Em suma, os serviços da empresa júnior de administração pública é baseada na venda de cursos de formação, consultorias e assessorias voltadas para gestão pública. Um dos exemplos de serviços da EJ, citado por Leirivane, é um curso sobre licitações com foco na nova regulamentação do governo federal (Lei 14.133, de abril de 2021). A nova lei foi sancionada para tornar os processos licitatórios mais transparentes e menos burocráticos.

Movimento Pós-Juniores

Os estudantes que participaram das empresas juniores durante suas formações passam a ser considerados “Pós-Juniores”.

O Movimento Pós-Júnior reúne aqueles que já contribuíram de alguma forma para o movimento das EJs no Brasil e tem o intuito de fortalecer o movimento, por meio da construção de uma rede nacional de contatos, de encontros colaborativos e de capacitações. Dhefesson, Larissa e Leirivane já fazem parte do movimento pós-júnior.

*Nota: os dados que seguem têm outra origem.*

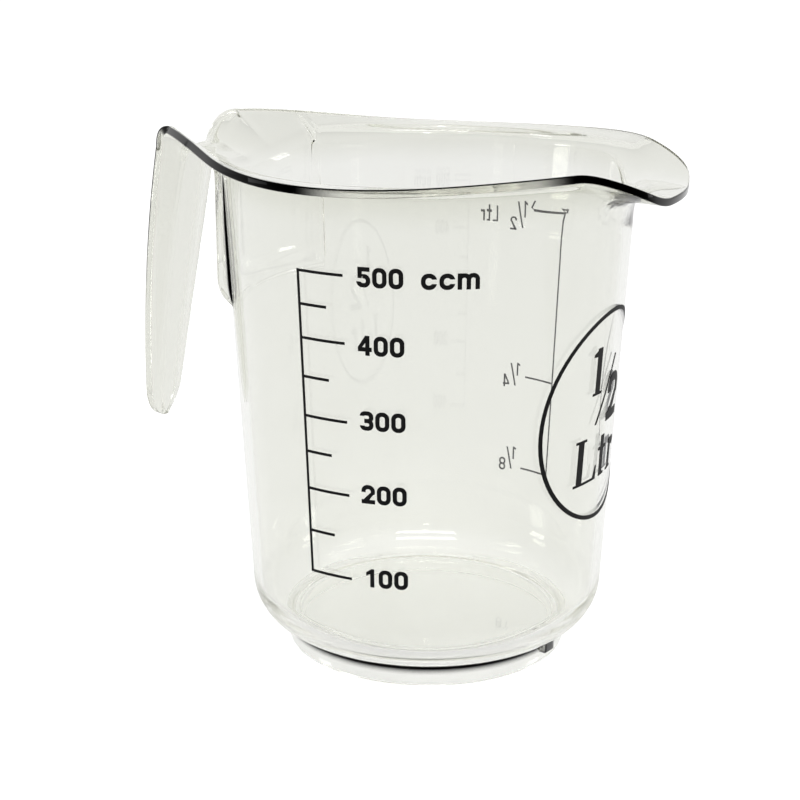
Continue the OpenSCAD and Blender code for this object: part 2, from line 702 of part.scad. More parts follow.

Segundo Dhefesson, os pós-juniores sempre saem com uma bagagem emocional muito grande quando se formam, mas continuam acompanhando de perto os passos de seus colegas: “A gente se conecta muito com as pessoas, desenvolvemos um senso familiar muito grande. Então, essa comunicação posterior com quem ainda está nas EJs é extremamente importante, porque é ela que faz com que o movimento cresça”, finalizou.